We don’t know how we wish to balance our historic architectural heritage with new development, especially when historic buildings that make major or special contributions to shaping and defining the space of the public realm occupy desirable development sites. And we really don’t quite know how to balance the economic advantage of making Memphis an appealing, attractive, hospitable city with the compulsion to do whatever is necessary to attract new business—any new business—at any cost. In a community with so many people living at or near the poverty level, that struggles even to meet its most basic service levels, where outsized fear of crime and xenophobia often seem to overwhelm any other thinking, making decisions based on the value of an attractive public realm can seem to many to be at best frivolous, and at worst irresponsible.
Taken together, these attitudes tend to erect yet another barrier to good public realm design: a pervasive suspicion of and hostility to “government.” The best vision plans are created within an open, public process that is intended to arrive at a consensus for what our city should be. It is based on shared community values, and meets the reality of the market. They are simultaneously both top (government) down and bottom (community) up.
As good as our current civic leadership is, it has its hands full repairing the damage of decades of difficulty achieving even the basics of good governing in the face of enormous challenges. Resources are strained to the breaking point with little funding available for planning. Even within those limits, the City heroically continues to advance plans that, taken together, may add up to an overall civic vision. Many neighborhood and institutional initiatives are also individually addressing small area plans that contribute to the vision. The next step will be to develop, adopt, and implement public policies based on the overall vision
Without creating and sticking to strong public policies, based on design and economic development principles proven to have strengthen cities elsewhere, the best plan is only paper.

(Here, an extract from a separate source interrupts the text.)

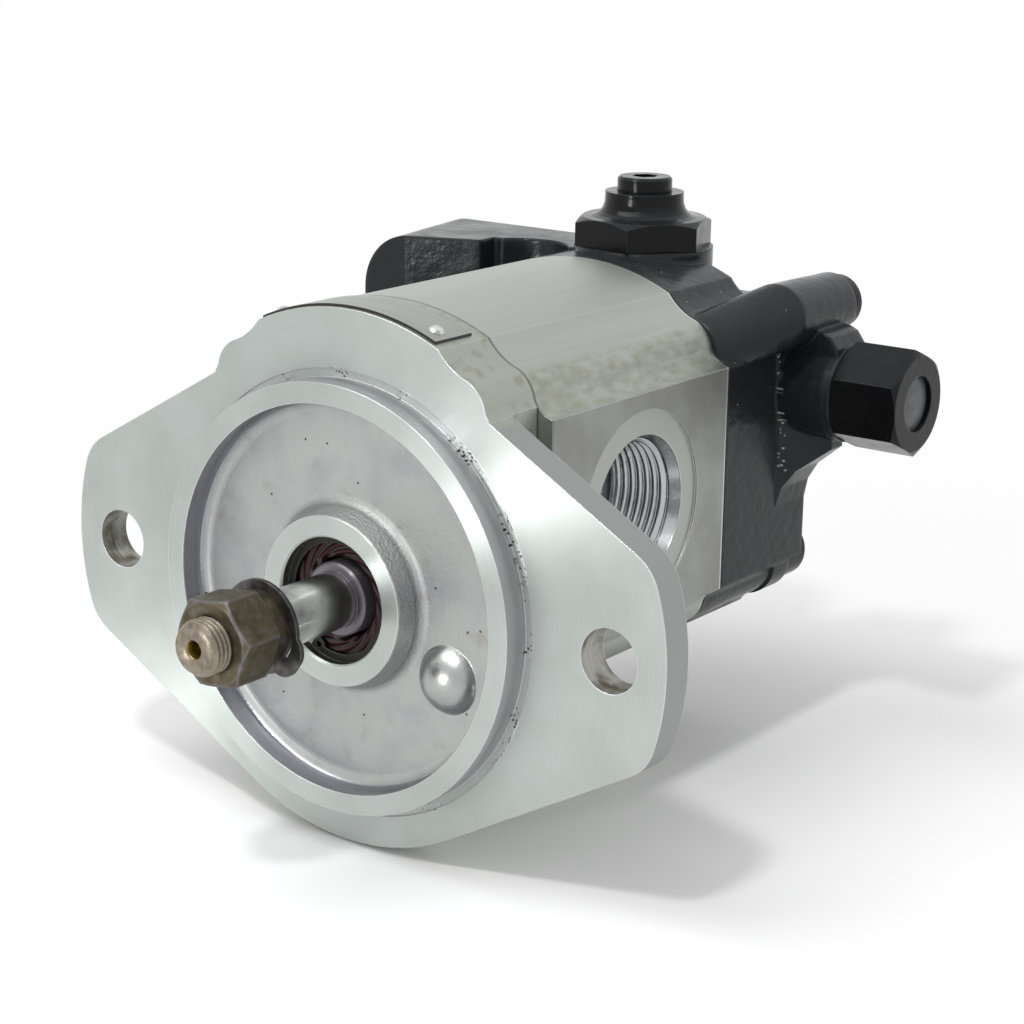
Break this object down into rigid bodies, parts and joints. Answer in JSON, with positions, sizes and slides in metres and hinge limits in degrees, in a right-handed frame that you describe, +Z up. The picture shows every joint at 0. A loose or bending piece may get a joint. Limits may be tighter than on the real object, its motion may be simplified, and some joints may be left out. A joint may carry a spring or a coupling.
{
  "type": "hydraulic gear charge pump",
  "caption": "Gear charge pump with a two-bolt pilot flange, nutted drive shaft, extruded housing with a side inlet, and a black rear cover that carries relief and priority valves.",
  "frame": {"origin": "on the shaft axis, in the plane of the flange's mounting face (the pilot's root)", "axes": "+Y along the pump axis towards the rear cover, +Z up towards the driven gear, +X towards the inlet port"},
  "size_m": [0.1752, 0.1935, 0.1452],
  "materials": {
    "machined_aluminium": "satin machined",
    "extruded_aluminium": "extruded, slightly stained",
    "black_paint": "gloss black paint over cast iron",
    "black_plugs": "gloss black paint over steel",
    "grey_disc": "dull grey",
    "ground_steel": "ground bright",
    "inner_steel": "hardened and ground",
    "zinc_plate": "olive zinc plate, dulled",
    "dark_steel": "dark oiled steel",
    "spring_steel": "oiled spring wire",
    "bearing_metal": "fine machined",
    "bush_metal": "plain bearing metal",
    "seal_rubber": "dark red-brown",
    "black_rubber": "matt black",
    "plate_metal": "plain, bare",
    "rivet_metal": "bright"
  },
  "bodies": {
    "pump_body": {"front_cover": "machined_aluminium", "gear_housing": "extruded_aluminium", "rear_cover": "black_paint", "relief_plug": "black_plugs", "spool_cap": "black_plugs", "rear_plug": "black_plugs", "housing_bolts": "black_plugs", "spool_cap_disc": "grey_disc", "relief_seat": "inner_steel", "dowel_pins": "inner_steel", "retaining_ring": "dark_steel", "relief_spring": "spring_steel", "spool_spring": "spring_steel", "garter_spring": "spring_steel", "front_bearing_block": "bearing_metal", "rear_bearing_block": "bearing_metal", "front_bushes": "bush_metal", "rear_bushes": "bush_metal", "shaft_seal": "seal_rubber", "front_pressure_seal": "black_rubber", "rear_pressure_seal": "black_rubber", "front_body_seal": "black_rubber", "rear_body_seal": "black_rubber", "gallery_o_ring": "black_rubber", "relief_o_ring": "black_rubber", "spool_cap_o_ring": "black_rubber", "rear_plug_o_ring": "black_rubber", "nameplate": "plate_metal", "nameplate_rivets": "rivet_metal"},
    "drive_shaft": {"drive_shaft": "ground_steel", "woodruff_key": "inner_steel", "tab_washer": "dark_steel", "shaft_nut": "zinc_plate"},
    "driven_shaft": {"driven_shaft": "ground_steel"},
    "relief_poppet": {"relief_poppet": "inner_steel"},
    "relief_adjuster": {"relief_adjuster": "black_plugs"},
    "priority_spool": {"priority_spool": "inner_steel"}
  },
  "joints": [
    {"name": "shaft_spin", "type": "hinge", "parent": "pump_body", "child": "drive_shaft", "pos_m": [0, 0, 0], "axis": [0, 1, 0], "continuous": true},
    {"name": "driven_spin", "type": "hinge", "parent": "pump_body", "child": "driven_shaft", "pos_m": [0, 0, 0.033], "axis": [0, 1, 0], "continuous": true},
    {"name": "relief_lift", "type": "slide", "parent": "pump_body", "child": "relief_poppet", "axis": [0, 0, 1], "range_m": [0, 0.0015], "stiffness_N_per_m": 2000, "springref_m": -0.002, "deforming": ["relief_spring"]},
    {"name": "spool_slide", "type": "slide", "parent": "pump_body", "child": "priority_spool", "axis": [1, 0, 0], "range_m": [0, 0.004], "stiffness_N_per_m": 1000, "springref_m": -0.002, "deforming": ["spool_spring"]},
    {"name": "adjuster_travel", "type": "slide", "parent": "pump_body", "child": "relief_adjuster", "axis": [0, 0, 1], "range_m": [0, 0.003]}
  ],
  "couplings": [
    {"joint": "driven_spin", "follows": "shaft_spin", "ratio": -1}
  ]
}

wake up, Memphis looking at Portland and expecting similar outcomes seems boneheaded.
Memphis will never be a Portland, and using them as a yardstick for anything really for Memphis, its population, its culture, its underedcation, its politics, its physical nature, seems crazy in the first place.
also, screw CVS, its a goddam drug store…not a public space …drug store are utilitarian physical structures housing a dman retail service…it’s not city hall, palace, library, school, or nature preserve.
Portland doesn’t have any juke joints . . . losers 😉
I’ll admit I have been taking routes through that area in order that I can avoid the sight of the CVS rising at that corner. It is a painful reminder of a lost opportunity.
Good urban design can and does occur in all communities- from Manhattan, NY to Manhattan, KS. The fact that some individuals cannot contemplate how every building participates in the creation of the public realm reflects the same short sightedness shared by members of the city council.
% population on reduced price or free school lunches:
Portland:
Memphis:
% population at or below poverty level:
Portland:
Memphis:
% housing in distress or foreclosure or ‘government owned’:
Portland:
Memphis:
but since we both have a rail transport system and an Urban Service Boundary to stop sprawl, I guess it’s a wash.
From the halls of Montezuma, to the shores of Tripoli….
No, the real variable that matters is that when Portland was a lousy city, its citizens decided that could change their future and decided that Portland would be a DIY city. That’s what we haven’t decided to do yet, because we need it to be a civic ethos here. That was the leverage point for Portland, and I’m hard-pressed to see why it can’t be here.
Every building is a part of the community. To have a community which has pride in itself, then ever building should be something to be proud of. Looking at buildings as “utilitarian physical structures housing a dman retail service” is the exact problem – because by the very nature of our society the majority of our building are “utilitarian physical structures housing a dman retail service”. If we have to go out of our way to find spaces and places we are proud of then we have lost the battle.
Some of the most amazing and elegant buildings were built to house pubs or drug stores or department stores or whatever other retail service you can think of. Some time in the 1980s we decided in the USA that everything should be cheapest and simplest – everything else be damned. So then we just build cheap, tear down soon, and build cheap again. There is nothing to make a fabric of community that stands through time. Just a bunch of crappy big box retail stores like Lowes and WAL-MART with cinderblock walls and tin roofs that last 20 years then the business relocates. In other places each and every business and building is a part of something and that makes the places more special. Some of the “lifestyle” centers around have at least tried to make themselves attractive even if the stores they house have no soul…
And can we please stop designing communities around the automobile? Please? The community should be about the people – not the tools.
huh ?
face it, the automobile is an important focal point of community and city design
where have you been ? in dreamland ? communities were also built with horses in mind, and with wagons in mind
you head seems to be stuck in academia
Re: Anonymous 1:06
Your disdain for academic urban studies contradicts your sour repetition of poor education statistics in our city. That is, in layman’s terms(non-academic), you can’t have it both ways, both complaining about and wallowing in Memphis’ need to attract more highly-educated citizens while also obstructing and deriding the progress and ideas the educated currently in the city are trying to implement (many of whom, by the way, have relocated to Memphis from other places and don’t share your “can’t do” perspective). Your comments are painfully, consistently derogatory, but you can at least look in the mirror and take the discussion seriously enough to not contribute plainly hypocritical arguments.